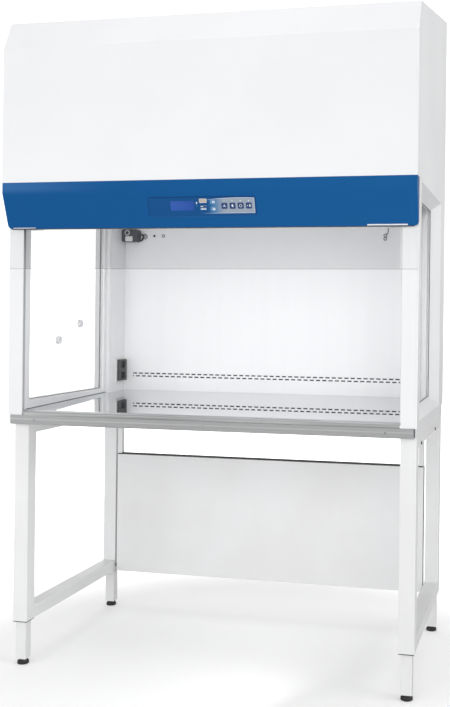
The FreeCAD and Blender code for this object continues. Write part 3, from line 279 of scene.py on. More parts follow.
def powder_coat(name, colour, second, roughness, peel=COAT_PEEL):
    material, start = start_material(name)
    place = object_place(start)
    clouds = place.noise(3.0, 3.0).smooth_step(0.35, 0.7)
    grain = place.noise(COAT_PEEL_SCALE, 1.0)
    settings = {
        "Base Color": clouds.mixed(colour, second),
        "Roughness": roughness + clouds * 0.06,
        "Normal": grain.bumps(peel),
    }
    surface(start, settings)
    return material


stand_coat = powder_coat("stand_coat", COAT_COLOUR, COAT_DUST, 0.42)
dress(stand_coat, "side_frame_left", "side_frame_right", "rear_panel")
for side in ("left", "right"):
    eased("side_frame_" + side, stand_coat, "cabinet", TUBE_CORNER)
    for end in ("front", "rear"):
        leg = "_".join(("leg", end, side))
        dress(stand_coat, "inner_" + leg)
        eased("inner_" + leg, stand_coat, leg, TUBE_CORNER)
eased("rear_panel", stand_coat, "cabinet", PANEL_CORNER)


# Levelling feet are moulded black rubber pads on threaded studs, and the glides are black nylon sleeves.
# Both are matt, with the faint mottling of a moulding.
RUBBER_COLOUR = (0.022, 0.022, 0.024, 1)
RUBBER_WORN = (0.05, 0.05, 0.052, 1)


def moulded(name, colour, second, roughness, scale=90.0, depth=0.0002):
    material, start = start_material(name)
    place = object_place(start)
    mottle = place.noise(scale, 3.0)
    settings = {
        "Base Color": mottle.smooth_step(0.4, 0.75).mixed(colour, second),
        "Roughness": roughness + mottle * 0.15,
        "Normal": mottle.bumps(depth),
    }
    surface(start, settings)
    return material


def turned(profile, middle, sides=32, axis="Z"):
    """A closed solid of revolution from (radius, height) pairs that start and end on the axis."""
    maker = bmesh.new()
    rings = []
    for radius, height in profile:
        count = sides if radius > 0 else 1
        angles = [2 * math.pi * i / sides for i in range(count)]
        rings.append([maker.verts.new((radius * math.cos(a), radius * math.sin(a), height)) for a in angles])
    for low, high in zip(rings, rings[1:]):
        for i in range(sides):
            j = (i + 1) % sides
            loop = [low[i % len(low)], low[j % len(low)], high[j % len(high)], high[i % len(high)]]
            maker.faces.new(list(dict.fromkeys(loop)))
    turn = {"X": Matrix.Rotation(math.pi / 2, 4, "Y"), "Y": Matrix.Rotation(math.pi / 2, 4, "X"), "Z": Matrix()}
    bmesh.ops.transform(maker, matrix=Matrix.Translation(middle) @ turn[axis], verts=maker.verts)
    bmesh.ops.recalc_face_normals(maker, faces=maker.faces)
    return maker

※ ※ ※

EXERCISE DETAILS
Reproduce the listing above verbatim, from first line to last.

OUTPUT
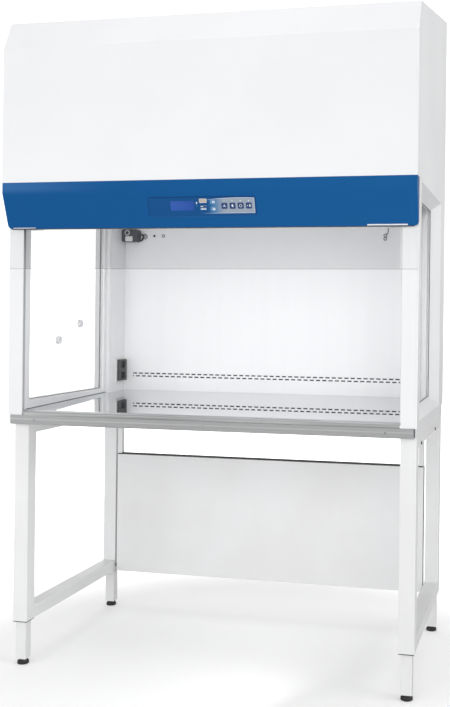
The FreeCAD and Blender code for this object continues. Write part 3, from line 279 of scene.py on. More parts follow.
def powder_coat(name, colour, second, roughness, peel=COAT_PEEL):
    material, start = start_material(name)
    place = object_place(start)
    clouds = place.noise(3.0, 3.0).smooth_step(0.35, 0.7)
    grain = place.noise(COAT_PEEL_SCALE, 1.0)
    settings = {
        "Base Color": clouds.mixed(colour, second),
        "Roughness": roughness + clouds * 0.06,
        "Normal": grain.bumps(peel),
    }
    surface(start, settings)
    return material


stand_coat = powder_coat("stand_coat", COAT_COLOUR, COAT_DUST, 0.42)
dress(stand_coat, "side_frame_left", "side_frame_right", "rear_panel")
for side in ("left", "right"):
    eased("side_frame_" + side, stand_coat, "cabinet", TUBE_CORNER)
    for end in ("front", "rear"):
        leg = "_".join(("leg", end, side))
        dress(stand_coat, "inner_" + leg)
        eased("inner_" + leg, stand_coat, leg, TUBE_CORNER)
eased("rear_panel", stand_coat, "cabinet", PANEL_CORNER)


# Levelling feet are moulded black rubber pads on threaded studs, and the glides are black nylon sleeves.
# Both are matt, with the faint mottling of a moulding.
RUBBER_COLOUR = (0.022, 0.022, 0.024, 1)
RUBBER_WORN = (0.05, 0.05, 0.052, 1)


def moulded(name, colour, second, roughness, scale=90.0, depth=0.0002):
    material, start = start_material(name)
    place = object_place(start)
    mottle = place.noise(scale, 3.0)
    settings = {
        "Base Color": mottle.smooth_step(0.4, 0.75).mixed(colour, second),
        "Roughness": roughness + mottle * 0.15,
        "Normal": mottle.bumps(depth),
    }
    surface(start, settings)
    return material


def turned(profile, middle, sides=32, axis="Z"):
    """A closed solid of revolution from (radius, height) pairs that start and end on the axis."""
    maker = bmesh.new()
    rings = []
    for radius, height in profile:
        count = sides if radius > 0 else 1
        angles = [2 * math.pi * i / sides for i in range(count)]
        rings.append([maker.verts.new((radius * math.cos(a), radius * math.sin(a), height)) for a in angles])
    for low, high in zip(rings, rings[1:]):
        for i in range(sides):
            j = (i + 1) % sides
            loop = [low[i % len(low)], low[j % len(low)], high[j % len(high)], high[i % len(high)]]
            maker.faces.new(list(dict.fromkeys(loop)))
    turn = {"X": Matrix.Rotation(math.pi / 2, 4, "Y"), "Y": Matrix.Rotation(math.pi / 2, 4, "X"), "Z": Matrix()}
    bmesh.ops.transform(maker, matrix=Matrix.Translation(middle) @ turn[axis], verts=maker.verts)
    bmesh.ops.recalc_face_normals(maker, faces=maker.faces)
    return maker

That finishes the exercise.